Жалкая, бессильная слезинка выкатилась из-под дряблого старческого века. И в полном сознании, что все это напрасно, что никто не поможет, никто не смилуется и не услышит, Иван Иванович застонал тоненьким бессильным стоном.
– Иван Иванович, что тебе? – сейчас же прозвучал странный живой голос, и маленькая старушка с седой головой приподнялась на своей кровати.
Ивану Ивановичу стало жаль ее. Всю ночь она не спит, десятки раз встает, помогает перевернуться, подает горшок, укладывает. Жаль ее, страшно жаль!.. И стало больно: все-таки она спит, может спать, когда он мучится, потому что все же не она умирает, а он.
– Спи, спи, пожалуйста! – злобно и капризно сказал Иван Иванович, и сухонькие костяшки его пальцев сжались в бессильном, вовсе не на нее направленном раздражении. – Я просто хочу вс… устать!.. А ты спи, я тебя не трогаю…
– Что ты выдумываешь, Иван Иваныч!.. Ночь!.. Спи лучше. Тебе спать надо.
– Какое тебе дело!.. Оставь меня в покое!.. Ты рада бы, чтобы я совсем не… не просыпался!
И Иван Иванович, чувствуя, что говорит неправду, что мучит и оскорбляет ее, когда им уж недолго осталось жить вместе, и не имея сил удержать безумное мучительное раздражение, заплакал. Слезы горько катились по старенькому, с провалившимся ртом лицу. Беспомощно обвисли седенькие волосики.
И та самая мысль, которой боялся Иван Иванович, мелькнула в голове самого близкого ему человека, седой старушки, которая прожила с ним сорок лет, любила его, как мать, жена и любовница, жалела всем сердцем и готова была отрубить руку свою, чтобы помочь ему хоть немного.
Мысль эта была тем мучительнее, что исходила не из сердца, сжатого бесконечной жалостью, не из разума, который стыдился ее, а из всего тела, измученного бессонными ночами, капризами больного и всей обстановкой грязной старческой смерти.
«Господи, да когда же конец этому!» – подумала Полина Григорьевна, и ей захотелось просто прикрикнуть на него, на этого бессильного старикашку, который почему-то считает себя вправе мучить ее.
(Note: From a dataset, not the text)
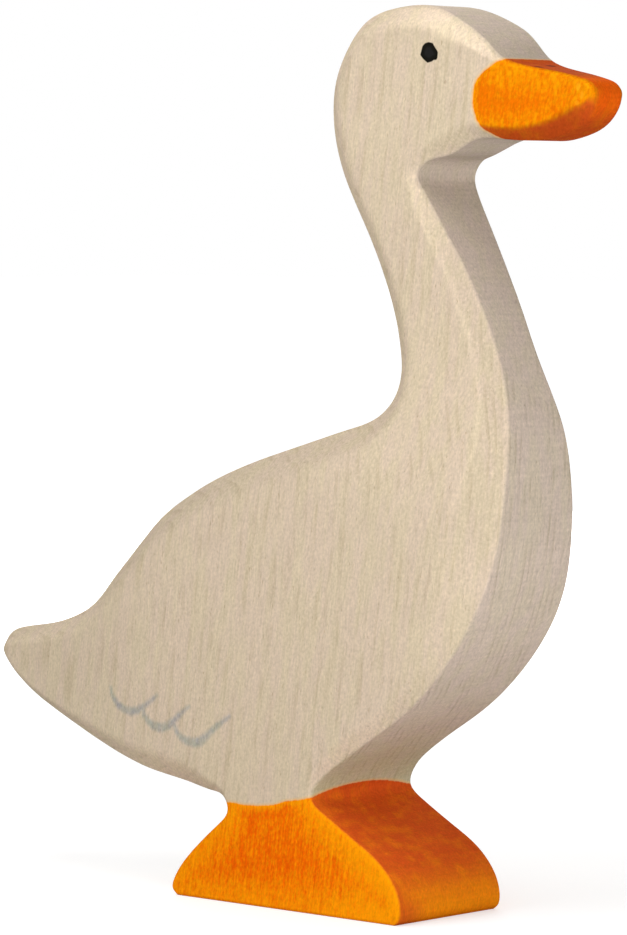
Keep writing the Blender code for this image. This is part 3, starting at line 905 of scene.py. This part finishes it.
def wood_colour(graph, tree, tone):
    """Pale wood in two tints with rings and pores; greyer and bluer where sawn as painted cool light,
    darker above the foot as painted shade.
    """
    tint = graph.step(graph.noise(tree, TINT_CLOUDS), *TINT_RAMP)
    colour = graph.mix(tint, WOOD_PINK, WOOD_GREEN)
    sawn = graph.attribute("sawn")
    on_sawn = graph.step(graph.axes(tree)["Z"], *SAWN_RINGS_HEIGHT)
    shown = graph.math("MULTIPLY_ADD", sawn, on_sawn, RINGS_SHOWN)
    rings = graph.math("MULTIPLY", growth_rings(graph, tree), shown)
    colour = graph.mix(rings, colour, LATE_WOOD)
    pores = graph.step(graph.noise(tree, PORES), *PORE_RAMP)
    colour = graph.mix(graph.math("MULTIPLY", pores, PORES_SHOWN), colour, PORE_BROWN)
    # A painted cool light: the sawn edge bluer.
    colour = graph.mix(sawn, colour, SAWN_COOL_LIGHT, "MULTIPLY")
    # Painted shade on the sawn edge just above the foot's stain, against the foot's orange bounce light.
    above_stain = graph.step(graph.attribute("foot_gap"), *BOUNCE_SHADE_ABOVE_STAIN)
    colour = graph.mix(graph.math("MULTIPLY", above_stain, sawn), colour, BOUNCE_SHADE_TINT, "MULTIPLY")
    return graph.scaled(colour, tone)


def stain_colour(graph, here, tree, gap, blotch, tone):
    """Orange stain: yellower where it is thin, and deeper on the sawn edge and the wide facets."""
    length, across, height = graph.axes(here)
    on_beak = graph.step(height, *BEAK_HEIGHT)
    cloud = graph.noise(tree, STAIN_CLOUDS)
    inside_stain = graph.step(gap, *THIN_INSIDE_STAIN)
    inside_outline = graph.step(graph.attribute("edge_gap"), *THIN_INSIDE_OUTLINE)
    yellow = graph.math("MULTIPLY", graph.noise(tree, STAIN_STREAKS), YELLOW_STREAKS)
    yellow = graph.math("MULTIPLY_ADD", blotch, YELLOW_BLOTCHES, yellow)
    yellow = graph.math("MULTIPLY_ADD", cloud, YELLOW_CLOUDS, yellow)
    to_front = graph.step(length, *FOOT_YELLOW_LENGTH)
    yellow = graph.math("MULTIPLY_ADD", to_front, YELLOW_TO_FRONT, yellow)
    thin = graph.math("MAXIMUM", inside_stain, inside_outline)
    yellow = graph.math("MULTIPLY_ADD", thin, YELLOW_WHERE_THIN, yellow)
    yellow = graph.math("MULTIPLY_ADD", on_beak, YELLOW_ON_BEAK, yellow)
    bright = graph.step(yellow, *STAIN_YELLOW)
    beak = graph.mix(bright, BEAK_ORANGE, BEAK_BRIGHT)
    foot = graph.mix(bright, FOOT_ORANGE, FOOT_BRIGHT)
    colour = graph.mix(on_beak, foot, beak)

    # The sawn edge took deep stain all over the beak, and on the foot high up or near one side.
    near = graph.step(across, *DEEP_NEAR_SIDE)
    reach = graph.math("MAXIMUM", graph.step(height, *DEEP_HEIGHT), near)
    reach = graph.math("MAXIMUM", reach, on_beak)
    deep = graph.math("MULTIPLY", graph.attribute("wear"), reach)
    deep = graph.math("MULTIPLY", deep, graph.step(cloud, *STAIN_DEEP_PATCHES))
    tip = graph.math("MULTIPLY", graph.step(length, *TIP_LENGTH), graph.step(height, *TIP_HEIGHT))
    tip = graph.math("MULTIPLY", tip, graph.attribute("sawn"))
    colour = graph.mix(deep, colour, graph.mix(tip, STAIN_DEEP, STAIN_TIP))
    return graph.scaled(colour, tone)


def speck(graph, here, middle, size):
    """1 within a small speck and 0 outside it."""
    apart = graph.vector("DIVIDE", graph.vector("SUBTRACT", here, middle), size)
    return graph.step(graph.length(apart), *SPECK_EDGE)


def make_wood():
    material = bpy.data.materials.new("painted_wood")
    graph = Graph(material)
    here = graph.scaled(graph.add("ShaderNodeTexCoord", {}).outputs["Object"], MM)
    tree = place_in_tree(graph, here)

    # Fine unevenness that all the finishes share: fibres, mottling, saw marks on the edge, and the
    # painted highlights and shade.
    fibres = graph.noise(tree, FIBRES, FINE_DETAIL)
    mottle = graph.noise(tree, MOTTLE, FINE_DETAIL)
    saw = graph.math("SUBTRACT", graph.noise(here, SAW_MARKS), NOISE_MEAN)
    saw = graph.math("MULTIPLY", saw, graph.attribute("wear"))
    tone = graph.math("MULTIPLY_ADD", fibres, *FIBRE_TONE)
    tone = graph.math("MULTIPLY", tone, graph.math("MULTIPLY_ADD", mottle, *MOTTLE_TONE))
    tone = graph.math("MULTIPLY", tone, graph.math("MULTIPLY_ADD", saw, *SAW_TONE))
    # Painted highlights and shade, lighter or darker across every finish.
    painted_light = graph.math("MULTIPLY_ADD", graph.attribute("painted_light"), *PAINTED_LIGHT_TONE)
    tone = graph.math("MULTIPLY", tone, painted_light)
    colour = wood_colour(graph, tree, tone)

    # The orange stain, with a soft and slightly ragged edge that bleeds into the wood.
    blotch = graph.noise(tree, STAIN_BLOTCHES, FINE_DETAIL)
    ragged = graph.math("SUBTRACT", blotch, NOISE_MEAN)
    gap = graph.math("MINIMUM", graph.attribute("beak_gap"), graph.attribute("foot_gap"))
    gap = graph.math("MULTIPLY_ADD", ragged, RAGGED_BY, gap)
    colour = graph.mix(graph.step(gap, *BLEED_EDGE), colour, STAIN_BLEED)
    stain = stain_colour(graph, here, tree, gap, blotch, tone)
    colour = graph.mix(graph.step(gap, *STAIN_EDGE), colour, stain)
    for middle, size in DARK_SPECKS:
        colour = graph.mix(speck(graph, here, middle, size), colour, SPECK_BROWN)
    either_side = graph.vector("ABSOLUTE", here)
    for middle, size in RUBBED_SPECKS:
        rubbed = graph.math("MULTIPLY", speck(graph, either_side, middle, size), RUBBED_SHOWN)
        colour = graph.mix(rubbed, colour, RUBBED_YELLOW)

    # The wing's thin brush strokes, which tint the wood, and the painted eye, which covers it.
    wing_gap = graph.math("MULTIPLY_ADD", ragged, RAGGED_BY, graph.attribute("wing_gap"))
    ink = graph.math("MULTIPLY", graph.step(wing_gap, *INK_EDGE), graph.step(blotch, *INK_PATCHES))
    wash = graph.mix(graph.step(graph.noise(here, WASH_CLOUDS), *WASH_RAMP), WING_BLUE, WING_GREY)
    colour = graph.mix(ink, colour, wash, "MULTIPLY")
    eye_gap = graph.attribute("eye_gap")
    eye = graph.step(eye_gap, *EYE_EDGE)
    # The eye's paint is a little greyer in its middle.
    black = graph.mix(graph.step(eye_gap, *EYE_GREY_MIDDLE_INSIDE), EYE_BLACK, EYE_GREY_MIDDLE)
    colour = graph.mix(eye, colour, black)

    # Dull where it is bare or stained, a little glossier on the eye's paint, with fibres to feel.
    roughness = graph.math("MULTIPLY_ADD", fibres, *ROUGHNESS_OF_FIBRES)
    roughness = graph.math("MULTIPLY_ADD", eye, ROUGHNESS_OF_EYE, roughness)
    grain = graph.math("MULTIPLY_ADD", mottle, MOTTLE_IN_GRAIN, fibres)
    bump = graph.add("ShaderNodeBump", {"Height": grain, "Strength": 1.0, "Distance": GRAIN_HEIGHT})
    finish = {
        "Base Color": colour,
        "Roughness": roughness,
        "Specular IOR Level": SPECULAR,
        "Normal": bump.outputs["Normal"],
    }
    shader = graph.add("ShaderNodeBsdfPrincipled", finish)
    graph.add("ShaderNodeOutputMaterial", {"Surface": shader.outputs["BSDF"]})
    return material


def seen_directly(graph):
    """1 for a ray from the camera, also one that a surface reflects or lets through."""
    rays = graph.add("ShaderNodeLightPath", {}).outputs
    seen = graph.math("ADD", rays["Is Camera Ray"], rays["Is Glossy Ray"])
    return graph.math("ADD", seen, rays["Is Transmission Ray"])


def make_floor():
    """A pale floor that keeps the figure's shadow, and that a camera sees as white further off."""
    material = bpy.data.materials.new("floor")
    graph = Graph(material)
    here = graph.add("ShaderNodeTexCoord", {}).outputs["Object"]
    glow = graph.step(graph.length(here), GLOW_NEAR, GLOW_FAR, FLOOR_GLOW, 1.0)
    pale = graph.add("ShaderNodeBsdfDiffuse", {"Color": FLOOR_COLOUR})
    shown = graph.math("MULTIPLY", seen_directly(graph), glow)
    light = graph.add("ShaderNodeEmission", {"Strength": shown})
    both = graph.add("ShaderNodeAddShader", {0: pale.outputs[0], 1: light.outputs[0]})
    graph.add("ShaderNodeOutputMaterial", {"Surface": both.outputs[0]})
    mesh = bpy.data.meshes.new("floor")
    corners = [(-1, -1, 0), (1, -1, 0), (1, 1, 0), (-1, 1, 0)]
    mesh.from_pydata([Vector(corner) * FLOOR_REACH for corner in corners], [], [(0, 1, 2, 3)])
    mesh.materials.append(material)
    floor = bpy.data.objects.new("floor", mesh)
    bpy.context.scene.collection.objects.link(floor)


def make_world():
    """Even light from all round, and white where a camera or a reflection sees past the floor."""
    world = bpy.data.worlds.new("studio")
    bpy.context.scene.world = world
    graph = Graph(world)
    strength = graph.step(seen_directly(graph), 0.0, 1.0, AMBIENT, 1.0)
    background = graph.add("ShaderNodeBackground", {"Color": WHITE, "Strength": strength})
    graph.add("ShaderNodeOutputWorld", {"Surface": background.outputs[0]})


def direction(azimuth, elevation):
    """A unit vector: azimuth 0 faces the near side of the figure, and 90 its beak. Degrees."""
    around, up = math.radians(azimuth), math.radians(elevation)
    return Vector((math.sin(around) * math.cos(up), -math.cos(around) * math.cos(up), math.sin(up)))


def add_lamp(name, azimuth, elevation, aim_z, distance, size, level):
    """A round soft lamp. It lights a surface that faces it to the level: 1 shows a colour as written."""
    light = bpy.data.lights.new(name, "AREA")
    light.shape = "DISK"
    light.size = size
    light.energy = 4 * math.pi * distance**2 * level
    lamp = bpy.data.objects.new(name, light)
    towards = direction(azimuth, elevation)
    lamp.location = Vector((0.0, 0.0, aim_z)) + towards * distance
    lamp.rotation_euler = towards.to_track_quat("Z", "Y").to_euler()
    lamp.visible_camera = False
    bpy.context.scene.collection.objects.link(lamp)


def add_camera():
    data = bpy.data.cameras.new("camera")
    data.sensor_fit = "VERTICAL"
    data.sensor_height = SENSOR_HEIGHT
    data.lens = FOCAL_LENGTH_PX * SENSOR_HEIGHT / FRAME_HEIGHT_PX
    camera = bpy.data.objects.new("camera", data)
    back = direction(CAMERA_AZIMUTH, CAMERA_ELEVATION)
    camera.location = CAMERA_TARGET + back * CAMERA_DISTANCE
    camera.rotation_euler = back.to_track_quat("Z", "Y").to_euler()
    bpy.context.scene.collection.objects.link(camera)
    bpy.context.scene.camera = camera


add_camera()
make_floor()
make_world()
for name, lamp in LAMPS.items():
    add_lamp(name, *lamp)
goose = build_goose()
goose.data.materials.append(make_wood())
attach(goose, "root")
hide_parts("goose")
bpy.context.scene.view_settings.view_transform = "Standard"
«Ну, пусть он болен, пусть он страдает, но ведь и я же не виновата в этом!.. Ведь я могу толкнуть, крикнуть, и он испугается, будет лежать смирно, как побитый ребенок, и плакать от страха… Как бы то ни было, как бы он ни страдал, а должен же он понимать, что мне тяжело, что я всем жертвую для него!»
Но странно, именно потому, что Иван Иванович не понимал, сердился, брюзжал и даже сунул сухоньким и совершенно бессильным кулачком, сердце ее смягчилось.
– Да не мучь ты меня, ложись! – с тоской сказала Полина Григорьевна.
– Да, ты хотела бы, чтобы я скорее умер!.. Чтобы ты могла идти к любовникам!.. А я не умру… возьму и не умру… Назло!.. Вот, видишь, – ответил Иван Иванович со злобным старчески-идиотским издевательством и вдруг, торжественно вытянув руку, показал ей кукиш.
Это было так неожиданно, смешно и жалко, что Полина Григорьевна почувствовала, как горячие слезы заливают глаза. Она чуть не зарыдала громко, на весь дом и, забывая свои злые измученные мысли, терпеливо и молча стала подымать его. Только в самой глубине души, в том темном и жестоком тайнике, куда боится заглянуть разум, продолжала упорно и болезненно ныть нетерпеливая мысль: «Хоть бы уже умирал скорее!»
– Ну, пойдем, я тебе помогу, Иван Иванович! – сказала она, стискивая зубы.
Иван Иванович неожиданно присмирел. Какой-то скверный туман слетел с его мозга, и вдруг он ясно увидел и свое убожество, и свое беспричинное, безумное раздражение, и ее такое же одинокое, бессильное и покорное страдание. Он весь сгорбился, кротко опираясь на нее, поднялся и, шатаясь, весь белый, в одном белье, маленький и слабый, повлекся через темный зал в переднюю, где на ночь ставилось судно.